Is DB a force to be reckoned with in the rap game? Check out this in-depth review of her debut EP "Aether".
Baryo Berde has been making waves in the local hip-hop scene ever since its inception. We’ve seen the rise of acts such as Row 4, Migo Senires, and Mr. Pahinga himself, Al James. In 2015, the collective added another promising artist to its roster. She goes by the name of DB, and she’s here to represent girl power to the fullest.
After rocking the crowd at various gigs and releasing a few critically-acclaimed songs, the femcee from Cavite finally dropped her debut EP called “Aether” on July 7, 2018. Helping her out are some of the country’s best producers today.

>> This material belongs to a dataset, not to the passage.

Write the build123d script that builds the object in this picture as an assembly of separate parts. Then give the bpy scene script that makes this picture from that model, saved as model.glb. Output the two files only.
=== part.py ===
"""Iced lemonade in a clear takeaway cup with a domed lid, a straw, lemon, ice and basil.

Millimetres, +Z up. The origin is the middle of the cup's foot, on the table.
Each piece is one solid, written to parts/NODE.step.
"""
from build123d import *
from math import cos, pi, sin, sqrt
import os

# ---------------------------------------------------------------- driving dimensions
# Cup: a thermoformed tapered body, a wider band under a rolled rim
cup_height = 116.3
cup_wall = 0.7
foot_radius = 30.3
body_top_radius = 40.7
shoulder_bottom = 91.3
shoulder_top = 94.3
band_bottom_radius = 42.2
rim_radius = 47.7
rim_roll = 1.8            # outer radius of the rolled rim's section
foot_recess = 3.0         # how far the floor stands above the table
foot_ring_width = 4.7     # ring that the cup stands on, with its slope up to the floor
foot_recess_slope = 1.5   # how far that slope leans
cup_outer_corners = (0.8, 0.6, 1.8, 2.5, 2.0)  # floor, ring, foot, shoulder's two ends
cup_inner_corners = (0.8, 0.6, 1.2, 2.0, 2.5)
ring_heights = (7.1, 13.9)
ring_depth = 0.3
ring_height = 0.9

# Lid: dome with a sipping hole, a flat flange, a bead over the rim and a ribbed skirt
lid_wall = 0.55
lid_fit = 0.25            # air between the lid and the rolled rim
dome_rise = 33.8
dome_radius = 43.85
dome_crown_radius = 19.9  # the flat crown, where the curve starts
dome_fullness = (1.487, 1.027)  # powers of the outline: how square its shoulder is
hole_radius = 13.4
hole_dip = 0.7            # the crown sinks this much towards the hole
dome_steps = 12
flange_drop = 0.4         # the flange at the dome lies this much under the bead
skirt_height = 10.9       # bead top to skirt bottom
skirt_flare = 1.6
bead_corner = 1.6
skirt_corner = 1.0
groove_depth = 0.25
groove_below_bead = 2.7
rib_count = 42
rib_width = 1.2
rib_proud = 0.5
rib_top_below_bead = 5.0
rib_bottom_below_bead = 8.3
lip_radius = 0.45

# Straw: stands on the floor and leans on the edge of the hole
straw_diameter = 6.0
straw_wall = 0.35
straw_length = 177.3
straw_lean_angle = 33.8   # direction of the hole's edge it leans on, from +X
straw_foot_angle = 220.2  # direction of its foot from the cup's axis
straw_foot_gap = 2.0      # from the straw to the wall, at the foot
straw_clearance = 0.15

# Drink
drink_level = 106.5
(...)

So is it worth listening to or should you just skip it? Let this track-by-track review help you make up your mind.
1. Live Evil
From the title alone, you might assume that this is a straight-up horrorcore track, but it’s much deeper than that. In “Live Evil”, DB describes the various forms of inner demons and how to deal with them. This kind of concept doesn’t really need overly technical lines, and the femcee took note of that. She went straight to the point with her bars, thus painting a vivid image. Serena DC successfully captured the overall vibe of the song with her menacing production.

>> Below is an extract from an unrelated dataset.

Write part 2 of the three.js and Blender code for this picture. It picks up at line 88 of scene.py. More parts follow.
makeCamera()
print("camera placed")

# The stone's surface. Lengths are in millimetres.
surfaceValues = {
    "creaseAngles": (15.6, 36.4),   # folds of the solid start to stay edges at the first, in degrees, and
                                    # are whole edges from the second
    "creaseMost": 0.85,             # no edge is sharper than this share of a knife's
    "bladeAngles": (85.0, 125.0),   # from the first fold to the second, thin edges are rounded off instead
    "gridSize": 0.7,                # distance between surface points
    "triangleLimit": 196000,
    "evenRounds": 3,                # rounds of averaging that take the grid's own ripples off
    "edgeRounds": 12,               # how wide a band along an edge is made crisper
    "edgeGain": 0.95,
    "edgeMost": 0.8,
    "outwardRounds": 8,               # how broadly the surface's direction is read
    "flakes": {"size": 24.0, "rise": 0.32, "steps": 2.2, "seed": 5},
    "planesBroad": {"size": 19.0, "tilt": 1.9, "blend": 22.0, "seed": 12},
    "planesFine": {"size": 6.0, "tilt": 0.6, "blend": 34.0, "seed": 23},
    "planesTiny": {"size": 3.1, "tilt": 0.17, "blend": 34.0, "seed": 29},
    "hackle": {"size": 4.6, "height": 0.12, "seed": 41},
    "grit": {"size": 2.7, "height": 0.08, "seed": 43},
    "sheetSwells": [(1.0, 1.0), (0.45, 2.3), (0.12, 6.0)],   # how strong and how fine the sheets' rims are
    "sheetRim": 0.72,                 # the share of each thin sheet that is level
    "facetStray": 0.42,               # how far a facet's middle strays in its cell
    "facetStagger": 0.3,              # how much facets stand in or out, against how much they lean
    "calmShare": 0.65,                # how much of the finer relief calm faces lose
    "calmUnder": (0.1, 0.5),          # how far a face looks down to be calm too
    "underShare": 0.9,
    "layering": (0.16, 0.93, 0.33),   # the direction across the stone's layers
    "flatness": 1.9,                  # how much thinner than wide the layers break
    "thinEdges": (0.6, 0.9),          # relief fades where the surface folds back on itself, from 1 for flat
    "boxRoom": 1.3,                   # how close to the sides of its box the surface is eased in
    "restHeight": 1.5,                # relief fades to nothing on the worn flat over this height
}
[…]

DB proves that she’s bad to the bone in this second track produced by Mocksmile of No Face Records. Her battle-oriented rhymes hit hard thanks to her creative pen game. Here are some of the lines that will surely make you nod in approval:
“Skeletons in my closet and they all well-dressed”
“Death grip, choke on your hope, now this ain't a joke
Breaking necks when I walk while I hold a rope”
“Think you heavy when I checked your contribution is blank
Play my tunes on your party where we're all wearing black”
Apart from her remarkable writing, DB also demonstrated her impressive flow. It’s crystal clear in this joint that she has mastered rapping on a Trap-inspired beat. All she needs to work on now is her delivery. Since the topic is braggadocio, she should show more aggression and attitude.
“Santelmo” is the Tagalog word for St. Elmo’s Fire, and DB stayed true to its definition. For 3 minutes and 39 seconds, she spits fiery bars and continued to represent herself in the most badass way with another dope Trap beat. The first two English verses are packed with solid punches, but the third one is guaranteed to shock you even more. She decided to switch to her native language, and she killed it in every line. The aforementioned transition may not work for some, but DB executed it perfectly.
DB slays all the misogynist pigs with no mercy and represents Filipina pride in track number 4, which features the veteran Apoc on the beat. If you think that DB can only rock a Trap instrumental, then this song will prove you wrong. She effortlessly switched her flow to suit the rugged boom bap sound. The old schoolers will surely bob their heads to this. DB ends the track with a Tagalog scheme, and just like “Santelmo”, the writing is flawless.
5. Now What
“Now What” is a well-written semi-biographical track mixed with some braggadocio lines. DB provides a summary of her humble beginnings in the scene and then, goes on to say that she’s headed for the throne. Alisson Shore produced this joint with his own brand of Trap, and as always, DB flowed on it with ease. The chorus also guarantees to make you sing along after the first listen. It’s reminiscent of the early to mid 90’s chant-style hooks in hip-hop.
Just some minor adjustments in her delivery, particularly the battle-oriented tunes, and DB will undoubtedly reach the top in no time. She needs a bit more of that Lady of Rage or Foxy Brown type of swag. As for her lyricism and choice of beats, there’s really nothing negative to say. “Aether” is a must-listen for fans of real hip-hop.
The EP is available for purchase at an affordable rate at Bandcamp. Let’s keep the local scene alive by buying the projects of our independent artists. Hopefully, we’ll get a full-length album from DB in the near future!